SCOTT – Just looking at past recipients, you can tell that receiving the “Rising Star” award is quite an honor. I’m appreciative of the peer recognition and see it as an acknowledgement of past work done well.  The award is motivation to continue to grow on past success and encouragement to do my best for my clients who I serve.

MPR.- What new things will appear soon in the art of political propaganda? What are the new things that will bring the next presidential election in the US?

SCOTT – The greatest challenge in political campaigning is persuading uninterested and undecided voters that your candidate is the best choice and then motivating them to go and vote.  I see campaigns embracing new technology and the social web more.  Voters will listen to people they know more than some they don’t, by using personal relationships and intrusive messaging, uninterested people can be turned into motivated voters.

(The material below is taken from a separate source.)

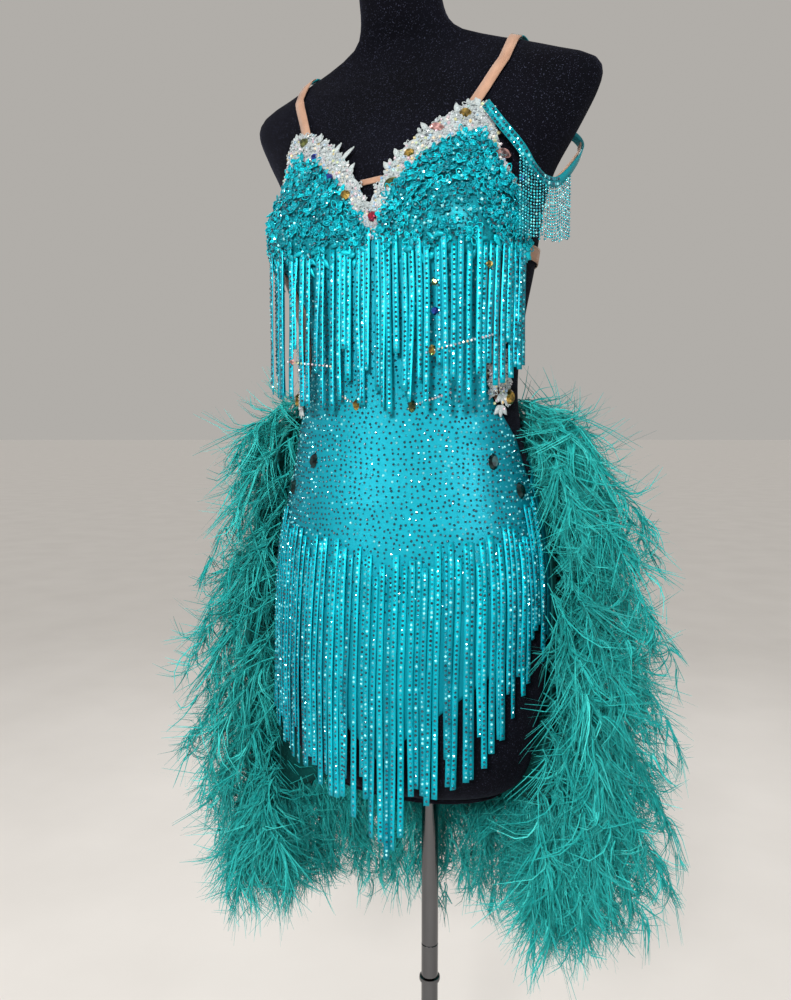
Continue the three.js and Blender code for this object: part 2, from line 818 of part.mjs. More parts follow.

MPR.- The radio, newspapers and television  are now pretty much old technology.  A lot of young people like to use their mobile devices to watch videos, read stuff, surf the web, etc. Are today’s Candidates responding to this type of challenge?

SCOTT – Absolutely candidates and campaign committees are responding to the changing view patterns of likely voters.  We have begun to advertise in pre-roll advertising, spots on video content sites like YouTube, Hulu, and many local news sites).  The advertisements are targeted by ISP address so we can target in specific locations for targets voters in specific locations or based on specific targeted demographics like age or likely party affiliation.

MPR.- Every candidate would like to spend more time on television, but is very expensive. What other way can they use that it’s not as expensive but it is as effective?

SCOTT – I’m a believer that broadcast is the most effective communication tool because it is an intrusive tool that reaches likely voters in their environment. For limited resources targeted cable, being sure to have solid repetition of message, is a way to communicate to a small group voters in a less costly manner – although cable is not a replacement for broadcast television.

MPR.- People hate politics. How can you transmit your political message in an environment like that?

SCOTT – I believe political messages succeed by candidates being sincere with voters, inspiring voters, and showing a sense of optimism. I think voters know when someone is being genuine, and when a candidate can do that voters respond.

MPR.- However people love some TV commercials such as the Super Bowl spots. And some candidates also have great creativity. How do these candidates achieve that?

SCOTT – The most successful creativity I see with candidates still achieves political objectives.  Campaigns who motivate voters to vote for them is the most important task and candidates who are successful build creativity around political goals and use creative angles and ideas to relay their message.